Long before the sun rises over the Ugandan village of Njara, Abu is up, kneading dough to make chapats, flatbreads that his mother will later fry and sell on the market. Abu – who everyone calls Tabu – is 16, a teenager, full of dreams and ambitions. Manchester United is his favourite football team, and he wears the club’s jersey with pride. Tabu has five siblings between 10 and 27 years of age, three of them are still at school, his father passed away four years ago. Life is challenging, making enough money to pay for school fees and books is a struggle.
Once Tabu has finished his chores at home, he is off to school. He is a student in Senior Three at the state-run Mpanga Senior Secondary School in Fort Portal. Just one more year, but even that proves to be a waiting game. “16 years in school is too long for me, so I can’t wait to finish,” says Tabu. “My dream is to study music in one of the schools outside Uganda. If only money wouldn’t be an issue."

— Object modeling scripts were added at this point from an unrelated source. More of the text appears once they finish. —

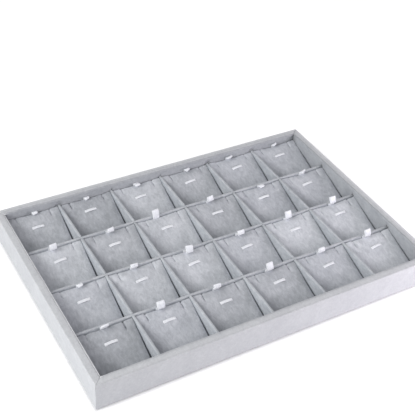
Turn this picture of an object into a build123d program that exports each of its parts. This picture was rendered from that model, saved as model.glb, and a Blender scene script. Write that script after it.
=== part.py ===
from build123d import *
import math
import os

# Necklace display tray, millimetres. The origin is on the surface that the tray stands on,
# below its centre: +X runs along the long side, +Y to the back, where the pads are high, +Z up.
# Velvet-wrapped boards make a mitred box. Slotted liner boards inside it hold a grid of
# cross-halved dividers, and each cell takes a sloped, padded wedge that lifts out by its ribbon.

# Box of four mitred rails on a base board
tray_length = 350.0
tray_depth = 240.0
tray_height = 30.0
rail_thickness = 6.5
rail_edge_radius = 1.0
rabbet_width = 3.0
underside_thickness = 0.6
underside_inset = 4.0
base_thickness = 2.4
lining_thickness = 0.6

# Liner boards and dividers
liner_thickness = 1.5
liner_drop = 0.4
divider_thickness = 2.5
divider_height = 20.0
divider_edge_radius = 0.8
column_count = 6
row_count = 4

# Padded wedges
pad_reveal = 0.6
pad_front_height = 3.6
pad_crown = 1.4
pad_end_crown = 0.85
pad_draw_in = 0.5
pad_edge_radius = 1.6
pad_side_radius = 2.6
pad_side_gap = 0.6
pad_front_gap = 0.4

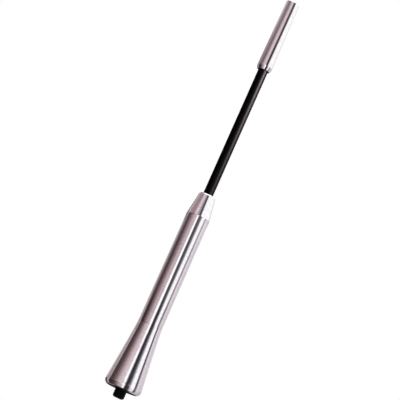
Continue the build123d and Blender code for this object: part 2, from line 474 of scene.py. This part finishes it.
def black_steel():
    """Blackened steel, a little brighter where the crests of the thread are rubbed."""
    made = Finish("black_steel", Specular_IOR_Level=0.08)
    apart = made.add("SeparateXYZ", Vector=made.place)
    flat = made.add("CombineXYZ", X=apart.outputs["X"], Y=apart.outputs["Y"])
    radius = made.length(flat.outputs["Vector"])
    crest = made.span(radius, 0, 1, STUD_RADIUS - THREAD_RUBBED, STUD_RADIUS)
    made.colour(crest, (0.001, 0.001, 0.0011), (0.003, 0.0029, 0.0029))
    grain = made.noise((2600, 2600, 2600), detail=3.0)
    made.rough(made.span(grain, 0.38, 0.55))
    made.bump(grain, 4e-6)
    return made.material


def moulded(name, dark, light, roughness):
    """Moulded plastic or rubber with a soft mottle and a matt skin."""
    made = Finish(name)
    mottle = made.noise((420, 420, 420), detail=3.0)
    skin = made.noise((4200, 4200, 4200), detail=2.0)
    made.colour(made.span(mottle, 0, 1), dark, light)
    made.rough(made.span(skin, *roughness))
    made.bump(skin, 3e-6)
    return made.material


def brass():
    """Bare turned brass with even tool marks."""
    made = Finish("brass", Metallic=1.0)
    rings = made.waves(5000, 1.5)
    stain = made.noise((260, 260, 260), detail=3.0)
    made.colour(made.span(stain, 0, 1), (0.62, 0.42, 0.16), (0.78, 0.58, 0.28))
    made.rough(made.span(stain, 0.22, 0.34))
    made.bump(rings, 2e-6)
    return made.material


def copper_wire():
    """Enamelled copper wire, whose turns lie side by side along the winding."""
    made = Finish("copper_wire", Metallic=1.0, Coat_Weight=0.6, Coat_Roughness=0.12)
    turns = made.waves(1 / COIL_WIRE_PITCH, 0.0)
    stain = made.noise((300, 300, 300), detail=2.0)
    made.colour(made.span(stain, 0, 1), (0.55, 0.2, 0.09), (0.72, 0.3, 0.14))
    made.rough(made.span(turns, 0.2, 0.38, 0, 1))
    made.bump(turns, 0.1 * MM)
    return made.material


def bright_steel():
    """Bright drawn wire with fine lines and a trace of oil."""
    made = Finish("bright_steel", Metallic=1.0)
    lines = made.noise((3200, 3200, 800), detail=2.0)
    made.colour(made.span(lines, 0, 1), (0.48, 0.48, 0.5), (0.62, 0.62, 0.63))
    made.rough(made.span(lines, 0.18, 0.3))
    made.bump(lines, 1.5e-6)
    return made.material


def dress():
    """Builds the outer pieces, and gives every CAD node that stays its own finish."""
    finishes = {
        "polished_aluminium": polished_aluminium(),
        "sheath_plastic": sheath_plastic(),
        "black_steel": black_steel(),
        "black_nylon": moulded("black_nylon", (0.008, 0.008, 0.009), (0.02, 0.02, 0.021), (0.5, 0.62)),
        "natural_nylon": moulded("natural_nylon", (0.66, 0.62, 0.52), (0.78, 0.75, 0.66), (0.42, 0.54)),
        "seal_rubber": moulded("seal_rubber", (0.01, 0.01, 0.01), (0.022, 0.022, 0.022), (0.62, 0.74)),
        "brass": brass(),
        "copper_wire": copper_wire(),
        "bright_steel": bright_steel(),
    }
    dressed = [
        (flared_foot(), "flared_foot"),
        (body_sleeve(), "body_sleeve"),
        (nose_cone(), "nose_cone"),
        (tip_cap(), "tip_cap"),
        (mast_sheath(), "mast_sheath"),
        (threaded_stud(), "threaded_stud"),
    ]
    slots = {part["node"]: part["material_slot"] for part in frame["record"]["subparts"]}
    for piece, node in dressed:
        stand_for(piece, node, finishes[slots[node]])
    replaced = {node for _, node in dressed}
    for node, shape in frame["nodes"].items():
        if node not in replaced:
            shape.data.materials.clear()
            shape.data.materials.append(finishes[slots[node]])


# The studio walls, as the polished pieces mirror them: degrees round from the camera, to its right, and
# what stands there. The lowest walls show in the sleeve's lower end and the low ones in the rest of it,
# the middle ones in the foot, the high ones in the tip and the upper ones in the nose.
LIGHT_GREY = (0.6, 0.57, 0.58)
PALE_GREY = (0.5, 0.47, 0.48)
GREY = (0.38, 0.335, 0.35)
MAROON = (0.085, 0.054, 0.06)
DEEP_MAROON = (0.042, 0.025, 0.029)
MAUVE = (0.22, 0.155, 0.165)
ROSE_GREY = (0.42, 0.32, 0.34)
DUSTY_ROSE = (0.55, 0.46, 0.485)
WHITE = (1.12, 1.12, 1.14)
BRIGHT = (1.5, 1.48, 1.52)
SMOKE = (0.09, 0.088, 0.1)
PEARL = (0.86, 0.85, 0.86)
DIM_LILAC = (0.66, 0.6, 0.655)
LILAC = (0.8, 0.74, 0.79)

LOWEST_WALLS = [
    (-180, LIGHT_GREY), (-146, (0.52, 0.475, 0.485)), (-124, (0.41, 0.365, 0.38)),
    (-112, (0.22, 0.18, 0.19)), (-102, DEEP_MAROON), (-86, (0.036, 0.021, 0.025)), (-74, MAROON),
    (-60, MAUVE), (-46, (0.38, 0.275, 0.29)), (-34, DUSTY_ROSE), (-20, (0.53, 0.44, 0.465)),
    (-8, WHITE), (-4, BRIGHT), (1, BRIGHT), (6, (0.55, 0.53, 0.56)), (12, SMOKE),
    (16, (0.022, 0.02, 0.026)), (25, (0.022, 0.02, 0.026)), (34, (0.12, 0.11, 0.13)), (45, WHITE),
    (62, WHITE), (69, (0.45, 0.42, 0.46)), (75, (0.19, 0.17, 0.19)), (81, (0.19, 0.17, 0.19)),
    (92, (0.7, 0.64, 0.7)), (104, (0.78, 0.72, 0.77)), (125, DIM_LILAC), (165, LILAC),
]
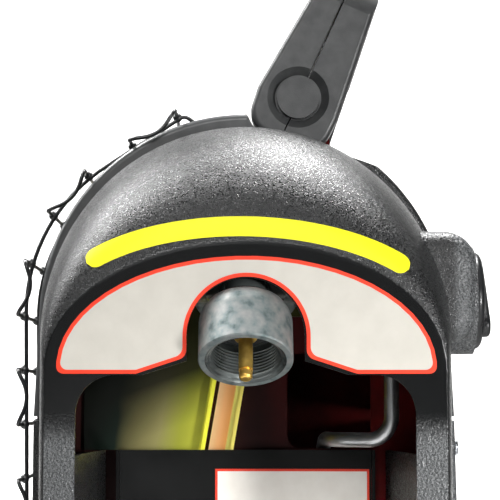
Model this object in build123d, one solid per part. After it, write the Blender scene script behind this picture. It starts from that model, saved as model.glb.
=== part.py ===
from build123d import *
import os
from math import cos, degrees, radians, sin, sqrt, tan

# Portable propane heater, in millimetres.
# +Z is up, -Y is the front with the wire guard, +X is the side that takes the gas cylinder.
# The origin is on the floor, at the middle of the footprint.

os.makedirs("parts", exist_ok=True)

# ---- base and footprint ----
base_length = 342.0
base_depth = 196.0
base_corner = 28.0
base_top_z = 21.0
base_rim_z = 2.0
base_draft = 10.0
foot_height = 4.0
foot_radius = 12.0
foot_x = 140.0
foot_y = 76.0
foot_stem_radius = 3.9
foot_stem_length = 7.0

# ---- body shell ----
wall = 2.5
body_half_length = 93.0
arch_centre_z = 235.0
hood_radius = 79.0
rear_radius = 77.7
flange_inner_radius = 72.0
seam_z = 197.0
seam_gap = 1.6
leg_flare = 1.8
front_flare = 0.8
rear_flare = 4.0
shell_edge_round = 2.4
hood_edge_y = 0.4
hood_edge_drop = 5.2
rear_edge_angle = 48.7
rear_edge_bevel = 8.1

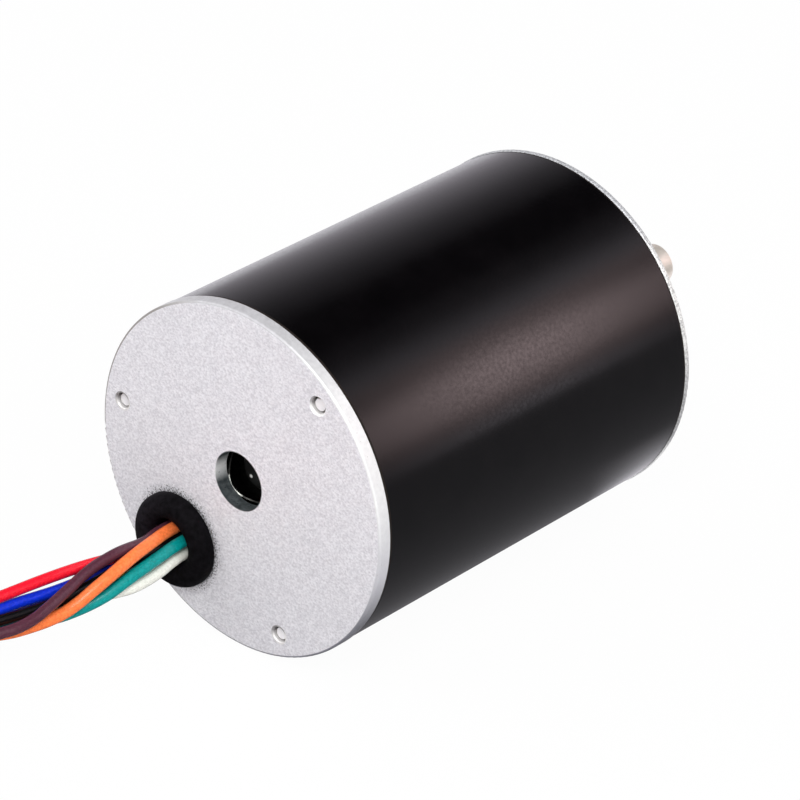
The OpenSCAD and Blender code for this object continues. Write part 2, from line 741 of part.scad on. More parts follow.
// One lead, from the board to just inside the coil
module lead(number) {
    path = lead_curve(number);
    r = (number < phase_leads ? phase_lead_d : sensor_lead_d) / 2;
    n = lead_sides;
    last_place = len(path) - 1;
    last = rings_per_place * last_place;
    points = [
        for (i = [0:last])
            let (
                u = i / rings_per_place,
                ahead = lead_point(path, min(u + 0.05, last_place)) - lead_point(path, max(u - 0.05, 0)),
                t = i == 0 ? [-1, 0, 0] : unit(ahead),
                s = sideways(t)
            )
            for (k = [0:n - 1])
                lead_point(path, u) + r * cos(k * 360 / n) * s + r * sin(k * 360 / n) * cross(s, t)
    ];
    walls = [
        for (i = [0:last - 1]) for (k = [0:n - 1])
            let (a = i * n + k, b = i * n + (k + 1) % n) [a, b, b + n, a + n]
    ];
    ends = [[for (k = [n - 1:-1:0]) k], [for (k = [0:n - 1]) last * n + k]];
    color(lead_colors[number]) polyhedron(points = points, faces = concat(walls, ends));
}

// Sets children, drawn with their radius along X and their height along Y, on the coil's axis.
// The outer turn goes through the leads' last place.
module on_coil() {
    last = station(len(bundle_route) - 1);
    side = sqrt(pow(coil_turn_r, 2) - pow(coil_lead_in, 2));
    translate([last[0] - coil_lead_in, last[1] - side, coil_z]) children();
}

// The section of all the coil's turns, grown on every side
module coil_section(grow) {
    outer = coil_turn_r + bundle_d / 2;
    width = (coil_turns - 1) * coil_pitch + bundle_d;
    translate([outer - width / 2, 0])
        rounded(width + 2 * grow, bundle_d + 2 * grow, bundle_d / 3 + grow);
}

module lead_coil() {
    color([0.25, 0.2, 0.22]) on_coil() rotate_extrude() coil_section(0);
}

// The tie round the coil's turns, on the side away from the motor, with its head on top
module coil_tie() {
    width = (coil_turns - 1) * coil_pitch + bundle_d;
    head_x = coil_turn_r + bundle_d / 2 - width / 2;
    head_z = bundle_d / 2 + tie_gap;
    color([0.9, 0.9, 0.88]) on_coil() rotate([0, 0, 180]) {
        translate([0, tie_w / 2, 0]) rotate([90, 0, 0]) linear_extrude(height = tie_w) difference() {
            coil_section(tie_gap + tie_t);
            coil_section(tie_gap);
        }
        translate([head_x - tie_head / 2, -tie_head / 2, head_z]) cube(tie_head);
    }
}

housing_tube();
front_cap();
rear_cap();
tie_screws();
grommet();
stator_core();
front_insulator();
rear_insulator();
for (i = [1:tooth_count]) coil(i);
sensor_board();
board_screws();
for (i = [1:3]) hall_sensor(i);
shaft();
rotor_core();
for (i = [1:magnet_count]) magnet(i);
for (piece = bearing_pieces) {
    bearing_piece(piece, front_bearing_x, 1);
    bearing_piece(piece, rear_bearing_x, -1);
}
wave_washer();
for (i = [0:len(lead_names) - 1])
    lead(i);
lead_coil();
coil_tie();
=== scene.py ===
# Brushless dc motor: its leads, finishes, studio and camera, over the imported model.
import math

import bmesh
import bpy
import numpy as np
from mathutils import Matrix, Vector


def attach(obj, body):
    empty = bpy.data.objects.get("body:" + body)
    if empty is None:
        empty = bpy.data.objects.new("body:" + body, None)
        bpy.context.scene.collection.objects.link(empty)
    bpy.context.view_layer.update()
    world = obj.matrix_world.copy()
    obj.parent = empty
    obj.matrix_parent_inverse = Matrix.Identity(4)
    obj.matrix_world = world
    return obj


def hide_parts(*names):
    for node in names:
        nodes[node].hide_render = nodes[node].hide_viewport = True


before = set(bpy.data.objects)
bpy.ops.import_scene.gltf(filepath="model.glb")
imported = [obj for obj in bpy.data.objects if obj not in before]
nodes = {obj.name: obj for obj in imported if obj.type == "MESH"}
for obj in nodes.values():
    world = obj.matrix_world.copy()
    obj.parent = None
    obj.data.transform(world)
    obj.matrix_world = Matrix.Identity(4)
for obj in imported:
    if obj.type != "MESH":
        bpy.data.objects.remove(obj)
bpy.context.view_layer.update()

# Place and directions fitted to the outlines of the two caps.
cameraSetup = {
    "place": (-0.3410, -0.2845, 0.2265),
    "look": (0.6541, 0.5914, -0.4716),
    "right": (0.6706, -0.7418, 0.0),
    "lens": 190.69,
    "sensor": 36,
    "nearest": 0.01,
    "farthest": 20,
}


def addCamera():
    setup = cameraSetup
    look = Vector(setup["look"]).normalized()
    right = Vector(setup["right"]).normalized()
    up = right.cross(look)
    turn = Matrix((right, up, -look)).transposed()
    data = bpy.data.cameras.new("motorCamera")
    data.lens = setup["lens"]
    data.sensor_width = setup["sensor"]
    data.clip_start = setup["nearest"]
    data.clip_end = setup["farthest"]
    camera = bpy.data.objects.new("motorCamera", data)
    camera.matrix_world = Matrix.Translation(setup["place"]) @ turn.to_4x4()
    bpy.context.scene.collection.objects.link(camera)
    bpy.context.scene.camera = camera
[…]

Music has turned into Tabu’s biggest passion after he had to realise that becoming an engineer would not be feasible due to the financial strains the training would put on his family. “I joined the Big Spit Music Cooperation in Fort Portal a couple of years ago,” says Tabu, “and today I am their producer.” Tabu spends every free minute with his friends in the small studio. Big Spit Music is run as a non-profit organisation and aims to promote everyone who is interested in art, music and films. Tabu makes their goals clear: “What our studio really is about is creating a place where people can meet, improve their talents and share ideas. We all want to live in a better, a more beautiful world, and we have to support each other to achieve this."
What has helped Tabu getting that bit closer to achieving his own, personal goals, was an event of pure coincidence. One evening in October 2015, he and his friends decided to take a walk to the nearby village of Kidubuli, an area they have not been before. Tabu is still excited when he thinks back: “I saw all these people, the community members and the Hello World team, and I stopped and listened to what they discussed and to their plans. The next day, I was the first person on site. All I wanted was to get involved in building the first Hello Hub in Uganda."
Two weeks later, the solar-powered Internet hub was up and running. It had been a huge team effort, led by the community and supported by the team of Project Hello World. “The Hello Hub has lead to affordable and easy Internet access,” says Tabu. “The Hello World team taught me how to use the educational software, how to research the Internet and how to find and download apps that help me at school with maths, chemistry and physics.”
Life has changed for the children and adults in Kidubuli since the arrival of the Hello Hub. They feel connected and empowered, part of a global community. For Tabu, the Hello Hub has become a place where people can address their problems and find solutions. “The Hello Hub has shaped my hope for the future,” he says, “my hope that it is indeed possible to become a film and music producer.”